More broadly, regional states have done almost nothing to address “push-factors” — bad governance, endemic corruption and under-development — that have created fertile ground for Boko Haram recruitment (although recently elected Nigerian President Muhammadu Buhari has taken a strong public stance on corruption). Leaders must recognize that unless these issues are addressed vigorously and transparently, all other measures will be nothing but stop-gaps. They must also free up the necessary national resources to address sustained economic hardship, rising inequality and social frustration by expanding and strengthening anti-corruption agencies, and ensure they work effectively at state and local levels, free of political manipulation.

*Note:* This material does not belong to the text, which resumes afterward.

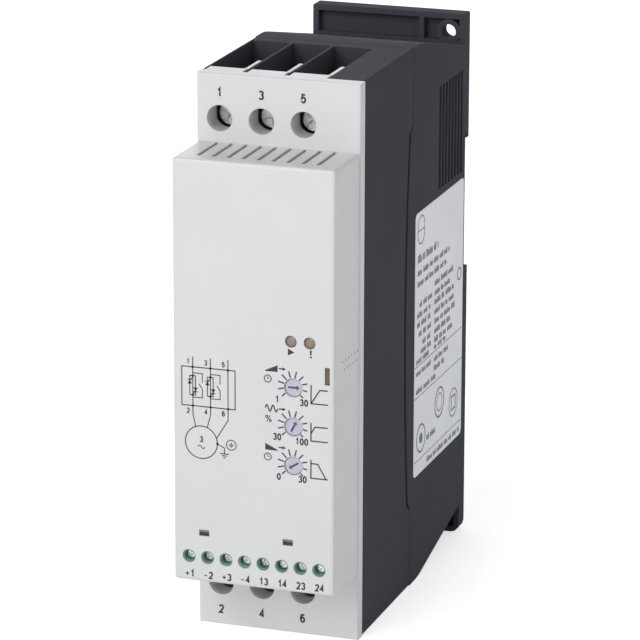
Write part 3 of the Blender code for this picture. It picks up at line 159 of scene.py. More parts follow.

Development cannot occur overnight, but most radical groups do not prey on poverty but rather a loss of hope. They would have much less support were the government to implement the necessary reforms and programs to give people confidence in a better future. This, more than giving more resources for military counter-measures, is what can help bring the region back from the precipice.

EJ Hogendoorn is Deputy Director of the Africa Program at International Crisis Group.